Back to KCBS, which later in the week came back with another of its own hidden-camera exposes, this time of dry cleaning firms that don't get out all the spots.

The reporter was Lonni Leavitt, who was on the scene when a customer flew out of a dry cleaner's shop with her clothes and huffed angrily: "They're still dirty! And there's still cat hair on this stuff." Hair, perhaps, from a cat that deposited its fur balls on clothes while she was away? Where were KNBC's sleuths when you really needed them?

Anyway, Leavitt trotted right in and confronted the owner: "We took a look at this, and it doesn't even look like it was cleaned." Then she got tough, demanding to know about "this blob of ice tea."

Just why she had been posted outside this dry cleaner was unclear, unless it was one of those that KCBS earlier had invaded with its hidden camera, showing merchants accepting clothes to be cleaned, hanging clothes in plastic bags, making excuses for unremoved spots and also arguing with a KCBS operative about damage to a garment that the station claimed the cleaner had caused. There was also secret footage of another patron complaining about the work of one cleaner.

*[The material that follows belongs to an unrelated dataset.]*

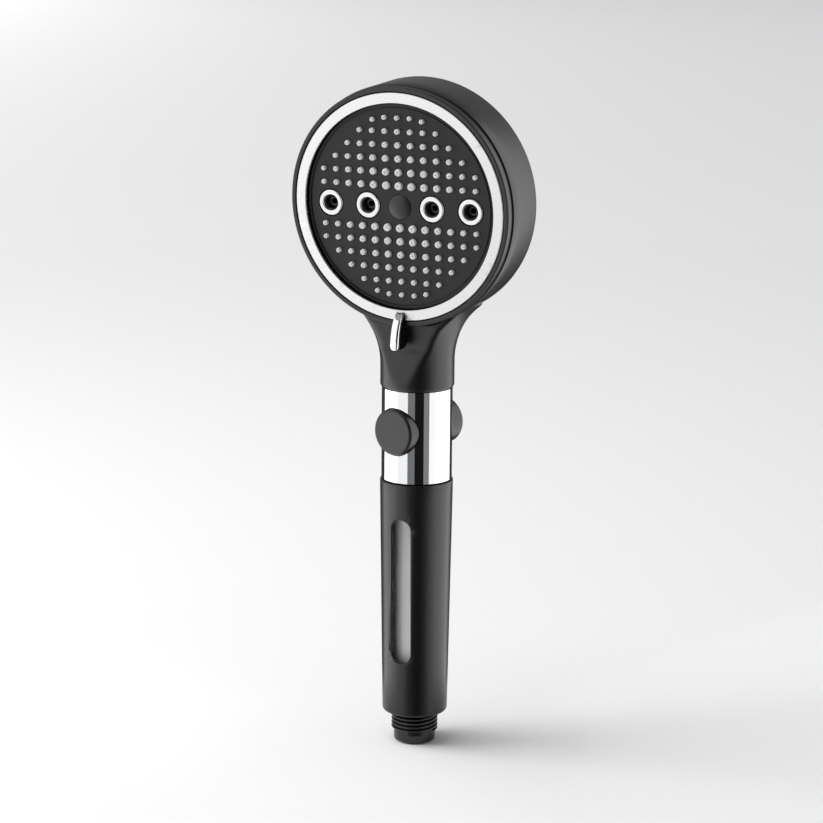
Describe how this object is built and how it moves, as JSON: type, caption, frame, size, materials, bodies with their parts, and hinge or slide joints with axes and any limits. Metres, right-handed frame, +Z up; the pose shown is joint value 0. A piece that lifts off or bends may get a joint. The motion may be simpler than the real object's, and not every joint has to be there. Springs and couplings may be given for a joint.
{
  "type": "handheld shower head",
  "caption": "Handheld shower head with a round spray face, a turning mode lever on a bright ring, a push-through stop button, a filter window in the handle and a threaded hose inlet.",
  "frame": {"origin": "centre of the inlet end, at the lower end of the handle, where the hose's washer seals", "axes": "+Z up along the handle towards the head; the spray face looks towards -Y; +X is to the right of someone facing the spray face"},
  "size_m": [0.1044, 0.0461, 0.2983],
  "materials": {
    "gloss_black": "glossy moulded plastic",
    "matt_black": "matt moulded plastic",
    "clear_plastic": "clear moulded plastic",
    "white_filter": "melt-blown filter felt",
    "white_plastic": "plain moulded plastic",
    "seal_rubber": "moulded seal rubber",
    "plated_chrome": "mirror plated",
    "inner_black": "moulded plastic",
    "inner_grey": "moulded plastic",
    "screw_steel": "plain steel",
    "satin_plating": "satin plated",
    "face_charcoal": "fine matt moulded plastic",
    "grey_silicone": "soft matt silicone"
  },
  "bodies": {
    "shell": {"inlet_connector": "gloss_black", "handle_sleeve": "matt_black", "window_tube": "clear_plastic", "filter_core": "white_filter", "filter_cap_lower": "white_plastic", "filter_cap_upper": "white_plastic", "handle_seal_lower": "seal_rubber", "handle_seal_upper": "seal_rubber", "bright_band": "plated_chrome", "valve_body": "inner_black", "neck_seal": "seal_rubber", "head_housing": "matt_black", "front_rim": "matt_black", "chamber_plate": "inner_grey", "chamber_seal": "seal_rubber", "chamber_screws": "screw_steel", "port_seals": "seal_rubber", "detent_ball": "screw_steel", "detent_spring": "screw_steel", "face_plate": "face_charcoal", "nozzle_mat": "grey_silicone", "jet_rings": "plated_chrome", "jet_inserts": "gloss_black", "centre_cap": "gloss_black", "face_screw": "screw_steel"},
    "mode_dial": {"mode_ring": "satin_plating", "selector_disc": "inner_black", "lever_arm": "gloss_black", "lever_trim": "plated_chrome"},
    "stop_slide": {"stop_plunger": "inner_grey", "plunger_seals": "seal_rubber", "front_button": "matt_black", "rear_button": "matt_black"}
  },
  "joints": [
    {"name": "mode_turn", "type": "hinge", "parent": "shell", "child": "mode_dial", "pos_m": [0, -0.02025, 0.2442], "axis": [0, -0.9971, -0.0767], "range_deg": [-28, 28]},
    {"name": "stop_push", "type": "slide", "parent": "shell", "child": "stop_slide", "axis": [-0.2079, -0.9781, 0], "range_m": [0, 0.0032]}
  ]
}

The upshot of this story, Leavitt reported, was that "there are plenty of people running dry cleaners who, it seems, don't know what they're doing." That, genuinely, was valuable information, as was the fact that 43 of 52 dry cleaners where KCBS left soiled clothes to be cleaned for this story failed to remove spots on the first try and that 35 of those failed on the second attempt.

That was a good consumer story, yet hardly one meriting hidden cameras, which were very theatrical and voyeuristic but which contributed only a tone of criminal wrongdoing that wasn't born out by anything Leavitt reported.